GIVEN DATA:

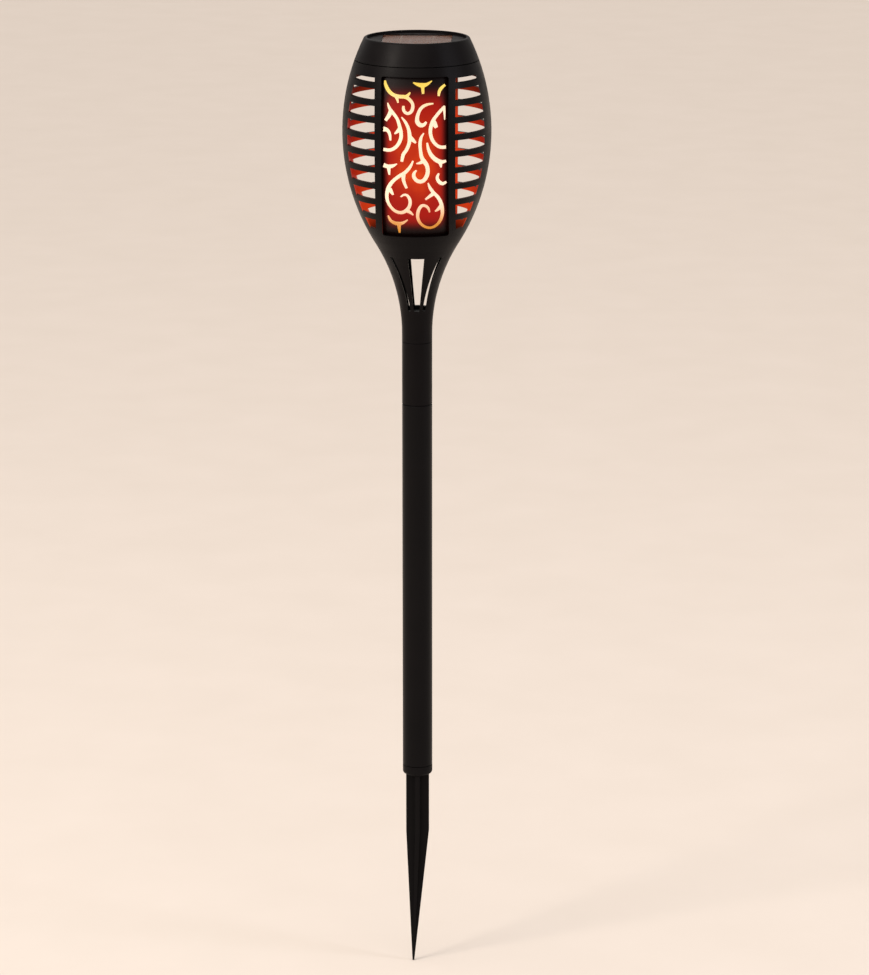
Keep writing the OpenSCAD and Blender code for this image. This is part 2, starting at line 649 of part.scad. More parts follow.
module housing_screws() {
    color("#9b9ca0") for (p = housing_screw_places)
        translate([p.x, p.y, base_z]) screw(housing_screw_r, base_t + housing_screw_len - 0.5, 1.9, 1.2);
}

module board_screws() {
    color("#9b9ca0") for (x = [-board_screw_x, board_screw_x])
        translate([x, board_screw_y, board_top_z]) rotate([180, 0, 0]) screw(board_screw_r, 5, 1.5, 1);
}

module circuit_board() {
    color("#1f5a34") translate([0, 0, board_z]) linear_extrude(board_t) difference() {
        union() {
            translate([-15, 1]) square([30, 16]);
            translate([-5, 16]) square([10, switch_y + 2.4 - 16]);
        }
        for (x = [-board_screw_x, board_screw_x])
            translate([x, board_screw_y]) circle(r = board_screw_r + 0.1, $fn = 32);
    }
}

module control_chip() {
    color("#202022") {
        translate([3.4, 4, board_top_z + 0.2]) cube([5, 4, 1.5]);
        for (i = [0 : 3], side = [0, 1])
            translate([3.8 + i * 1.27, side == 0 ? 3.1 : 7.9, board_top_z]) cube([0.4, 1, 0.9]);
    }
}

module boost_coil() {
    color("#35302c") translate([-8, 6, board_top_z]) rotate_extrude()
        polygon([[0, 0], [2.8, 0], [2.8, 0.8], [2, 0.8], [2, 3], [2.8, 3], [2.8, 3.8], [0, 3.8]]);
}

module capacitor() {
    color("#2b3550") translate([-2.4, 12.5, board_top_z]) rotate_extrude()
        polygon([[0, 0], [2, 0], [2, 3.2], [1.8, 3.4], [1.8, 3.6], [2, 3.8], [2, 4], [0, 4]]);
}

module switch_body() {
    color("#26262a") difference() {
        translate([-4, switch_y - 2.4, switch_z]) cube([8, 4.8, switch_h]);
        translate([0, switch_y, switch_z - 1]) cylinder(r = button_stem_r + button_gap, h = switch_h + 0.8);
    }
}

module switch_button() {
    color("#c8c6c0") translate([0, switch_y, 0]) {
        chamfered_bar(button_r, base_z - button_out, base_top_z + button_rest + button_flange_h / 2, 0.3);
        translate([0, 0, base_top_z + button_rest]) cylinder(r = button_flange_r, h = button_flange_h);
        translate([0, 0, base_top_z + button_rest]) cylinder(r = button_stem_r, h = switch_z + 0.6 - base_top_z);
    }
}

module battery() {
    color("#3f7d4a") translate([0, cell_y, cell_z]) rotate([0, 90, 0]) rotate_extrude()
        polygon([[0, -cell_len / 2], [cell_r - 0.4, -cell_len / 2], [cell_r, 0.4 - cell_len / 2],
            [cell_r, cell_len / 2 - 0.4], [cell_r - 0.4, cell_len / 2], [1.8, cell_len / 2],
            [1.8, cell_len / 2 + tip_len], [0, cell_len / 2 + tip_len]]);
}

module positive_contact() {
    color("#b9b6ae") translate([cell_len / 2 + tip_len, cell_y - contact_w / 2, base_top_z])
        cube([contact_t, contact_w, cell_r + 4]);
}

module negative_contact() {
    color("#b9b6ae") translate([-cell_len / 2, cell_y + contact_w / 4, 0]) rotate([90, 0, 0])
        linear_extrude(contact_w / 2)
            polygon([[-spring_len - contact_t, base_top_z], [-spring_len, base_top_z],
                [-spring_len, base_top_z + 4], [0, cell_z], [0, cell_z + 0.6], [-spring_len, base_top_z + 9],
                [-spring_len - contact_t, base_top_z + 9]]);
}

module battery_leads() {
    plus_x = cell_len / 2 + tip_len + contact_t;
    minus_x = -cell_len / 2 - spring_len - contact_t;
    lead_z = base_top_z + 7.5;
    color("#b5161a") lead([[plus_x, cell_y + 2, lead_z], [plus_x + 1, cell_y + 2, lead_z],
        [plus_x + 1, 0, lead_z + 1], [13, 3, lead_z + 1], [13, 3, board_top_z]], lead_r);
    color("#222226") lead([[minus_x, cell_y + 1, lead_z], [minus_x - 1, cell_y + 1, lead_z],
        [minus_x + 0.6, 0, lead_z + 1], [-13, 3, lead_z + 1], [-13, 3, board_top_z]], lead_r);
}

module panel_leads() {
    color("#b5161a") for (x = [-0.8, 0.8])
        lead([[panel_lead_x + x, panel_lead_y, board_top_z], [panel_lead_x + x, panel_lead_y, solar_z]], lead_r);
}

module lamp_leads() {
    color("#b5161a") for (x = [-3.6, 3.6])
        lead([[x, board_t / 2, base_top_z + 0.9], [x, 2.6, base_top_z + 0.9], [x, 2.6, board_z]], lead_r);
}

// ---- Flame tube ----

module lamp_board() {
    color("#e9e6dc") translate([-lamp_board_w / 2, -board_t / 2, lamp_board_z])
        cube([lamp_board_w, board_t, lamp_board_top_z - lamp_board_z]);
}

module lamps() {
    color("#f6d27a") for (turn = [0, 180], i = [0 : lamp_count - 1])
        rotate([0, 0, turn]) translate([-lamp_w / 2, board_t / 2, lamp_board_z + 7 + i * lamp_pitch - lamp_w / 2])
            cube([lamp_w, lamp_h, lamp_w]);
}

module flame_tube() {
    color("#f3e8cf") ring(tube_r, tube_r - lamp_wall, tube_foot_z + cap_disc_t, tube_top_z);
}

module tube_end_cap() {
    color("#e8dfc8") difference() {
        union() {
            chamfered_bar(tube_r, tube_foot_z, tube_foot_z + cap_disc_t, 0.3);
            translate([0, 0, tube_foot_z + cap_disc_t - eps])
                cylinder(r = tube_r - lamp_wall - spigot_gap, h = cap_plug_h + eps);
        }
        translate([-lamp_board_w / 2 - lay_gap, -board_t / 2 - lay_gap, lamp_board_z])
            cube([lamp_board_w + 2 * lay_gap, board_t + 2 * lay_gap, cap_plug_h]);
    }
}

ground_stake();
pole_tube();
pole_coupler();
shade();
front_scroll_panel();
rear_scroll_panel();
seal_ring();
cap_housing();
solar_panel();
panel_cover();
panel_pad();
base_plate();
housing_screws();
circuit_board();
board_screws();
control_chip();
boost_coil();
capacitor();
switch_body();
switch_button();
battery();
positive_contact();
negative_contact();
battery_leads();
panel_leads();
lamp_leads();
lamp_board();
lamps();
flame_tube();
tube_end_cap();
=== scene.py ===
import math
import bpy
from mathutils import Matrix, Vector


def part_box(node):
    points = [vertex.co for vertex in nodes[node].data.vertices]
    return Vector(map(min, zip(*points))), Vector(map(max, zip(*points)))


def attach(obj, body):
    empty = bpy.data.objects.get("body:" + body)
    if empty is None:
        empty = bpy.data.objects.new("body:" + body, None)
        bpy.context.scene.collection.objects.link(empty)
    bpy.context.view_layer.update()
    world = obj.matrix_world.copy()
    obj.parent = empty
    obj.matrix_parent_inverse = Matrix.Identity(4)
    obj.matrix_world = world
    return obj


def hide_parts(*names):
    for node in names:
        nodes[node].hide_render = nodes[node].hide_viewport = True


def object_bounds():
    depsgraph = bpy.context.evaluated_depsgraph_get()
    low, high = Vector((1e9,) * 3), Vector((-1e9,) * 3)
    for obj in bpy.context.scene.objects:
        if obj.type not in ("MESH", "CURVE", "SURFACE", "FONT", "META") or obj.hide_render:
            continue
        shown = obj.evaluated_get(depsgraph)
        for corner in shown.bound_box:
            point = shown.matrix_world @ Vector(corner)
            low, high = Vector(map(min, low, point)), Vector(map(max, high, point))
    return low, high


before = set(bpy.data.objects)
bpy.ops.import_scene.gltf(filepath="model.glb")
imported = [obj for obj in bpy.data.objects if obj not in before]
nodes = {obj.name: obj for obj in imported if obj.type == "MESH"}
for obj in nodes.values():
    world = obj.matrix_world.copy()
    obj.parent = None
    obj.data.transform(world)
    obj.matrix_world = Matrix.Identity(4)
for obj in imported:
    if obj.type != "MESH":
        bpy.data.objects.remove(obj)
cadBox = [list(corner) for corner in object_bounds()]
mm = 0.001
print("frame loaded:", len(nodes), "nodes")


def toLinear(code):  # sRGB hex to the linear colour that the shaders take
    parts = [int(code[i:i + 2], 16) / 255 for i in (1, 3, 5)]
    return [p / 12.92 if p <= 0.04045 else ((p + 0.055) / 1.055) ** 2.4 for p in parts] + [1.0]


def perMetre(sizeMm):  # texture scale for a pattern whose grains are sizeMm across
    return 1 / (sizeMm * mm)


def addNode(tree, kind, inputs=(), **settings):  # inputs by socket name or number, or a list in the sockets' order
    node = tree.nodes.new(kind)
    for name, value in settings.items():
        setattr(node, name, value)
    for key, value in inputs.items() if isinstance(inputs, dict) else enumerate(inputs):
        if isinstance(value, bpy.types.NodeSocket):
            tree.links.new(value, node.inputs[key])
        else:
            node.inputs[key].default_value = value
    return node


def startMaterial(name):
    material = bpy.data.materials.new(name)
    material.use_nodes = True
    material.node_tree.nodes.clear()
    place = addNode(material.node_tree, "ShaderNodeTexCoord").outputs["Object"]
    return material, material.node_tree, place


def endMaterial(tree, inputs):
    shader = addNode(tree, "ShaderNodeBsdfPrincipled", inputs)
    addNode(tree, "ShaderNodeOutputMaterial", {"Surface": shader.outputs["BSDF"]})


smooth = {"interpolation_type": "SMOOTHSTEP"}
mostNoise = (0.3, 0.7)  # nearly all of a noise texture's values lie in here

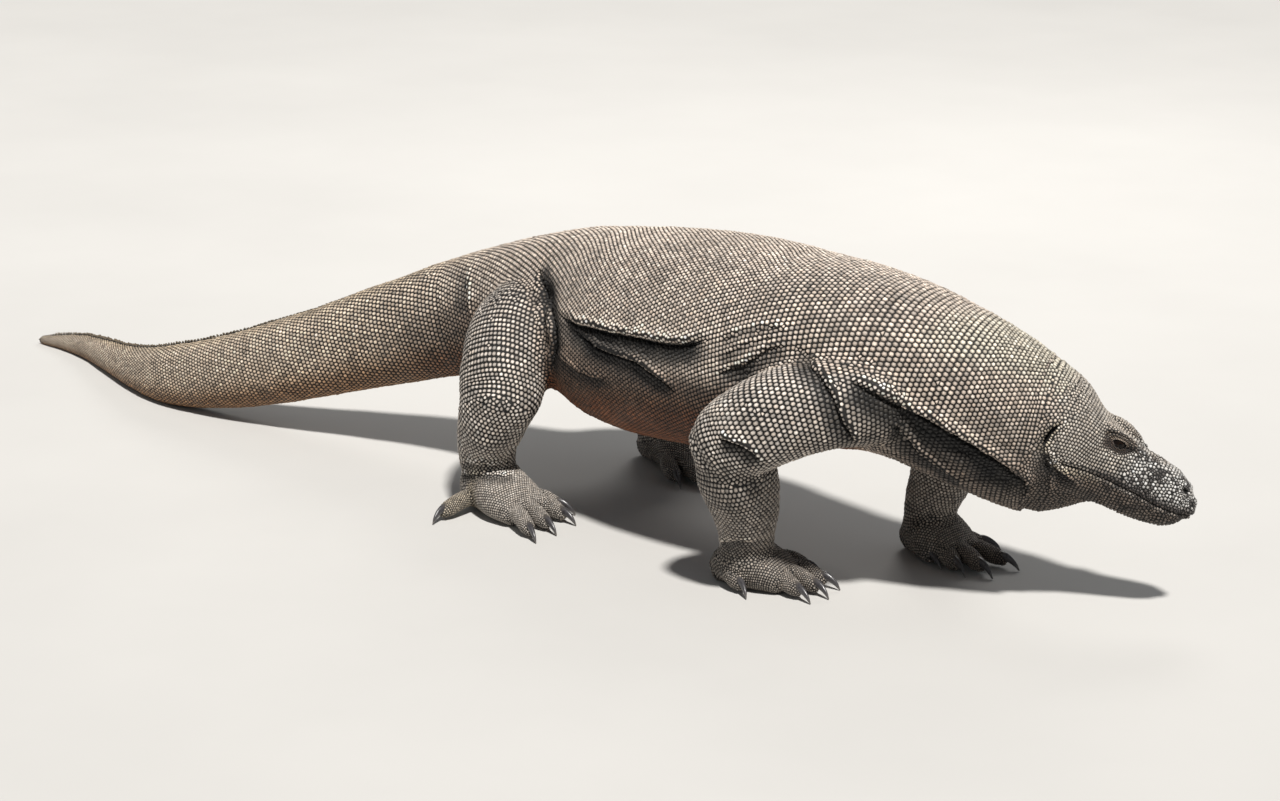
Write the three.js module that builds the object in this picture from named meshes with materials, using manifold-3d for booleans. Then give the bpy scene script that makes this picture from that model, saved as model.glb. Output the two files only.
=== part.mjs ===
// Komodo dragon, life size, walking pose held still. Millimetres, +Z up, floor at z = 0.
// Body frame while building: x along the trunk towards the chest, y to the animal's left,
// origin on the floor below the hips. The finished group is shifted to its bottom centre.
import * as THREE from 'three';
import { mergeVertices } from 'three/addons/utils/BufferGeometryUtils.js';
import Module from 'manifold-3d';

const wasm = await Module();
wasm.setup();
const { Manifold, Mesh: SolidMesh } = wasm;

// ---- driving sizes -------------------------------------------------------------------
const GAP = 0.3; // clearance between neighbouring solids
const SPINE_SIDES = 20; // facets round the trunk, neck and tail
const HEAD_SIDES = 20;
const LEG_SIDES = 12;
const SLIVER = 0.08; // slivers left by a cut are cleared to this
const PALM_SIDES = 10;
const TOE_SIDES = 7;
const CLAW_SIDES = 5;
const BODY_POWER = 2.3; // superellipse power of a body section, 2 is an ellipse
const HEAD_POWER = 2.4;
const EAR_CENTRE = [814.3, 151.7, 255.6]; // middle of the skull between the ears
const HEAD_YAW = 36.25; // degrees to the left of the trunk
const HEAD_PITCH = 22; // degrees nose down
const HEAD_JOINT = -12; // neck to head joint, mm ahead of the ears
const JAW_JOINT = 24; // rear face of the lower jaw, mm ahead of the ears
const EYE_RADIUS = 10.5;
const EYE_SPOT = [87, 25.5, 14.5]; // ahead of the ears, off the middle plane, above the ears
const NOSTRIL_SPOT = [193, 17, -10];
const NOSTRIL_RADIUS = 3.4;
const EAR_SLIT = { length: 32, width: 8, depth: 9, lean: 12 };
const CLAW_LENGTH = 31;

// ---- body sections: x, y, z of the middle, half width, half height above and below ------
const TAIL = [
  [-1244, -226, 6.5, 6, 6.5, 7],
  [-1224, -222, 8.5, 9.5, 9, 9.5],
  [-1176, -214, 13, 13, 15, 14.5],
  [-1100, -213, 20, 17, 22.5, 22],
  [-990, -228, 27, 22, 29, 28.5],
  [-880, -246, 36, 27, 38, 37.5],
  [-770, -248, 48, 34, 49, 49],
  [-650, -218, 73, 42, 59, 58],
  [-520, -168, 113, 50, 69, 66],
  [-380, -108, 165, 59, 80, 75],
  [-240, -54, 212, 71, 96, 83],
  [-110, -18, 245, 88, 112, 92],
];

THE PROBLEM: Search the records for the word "code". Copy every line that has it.

OUTPUT FOR THIS TASK:
Keep writing the OpenSCAD and Blender code for this image. This is part 2, starting at line 649 of part.scad. More parts follow.
def toLinear(code):  # sRGB hex to the linear colour that the shaders take
    parts = [int(code[i:i + 2], 16) / 255 for i in (1, 3, 5)]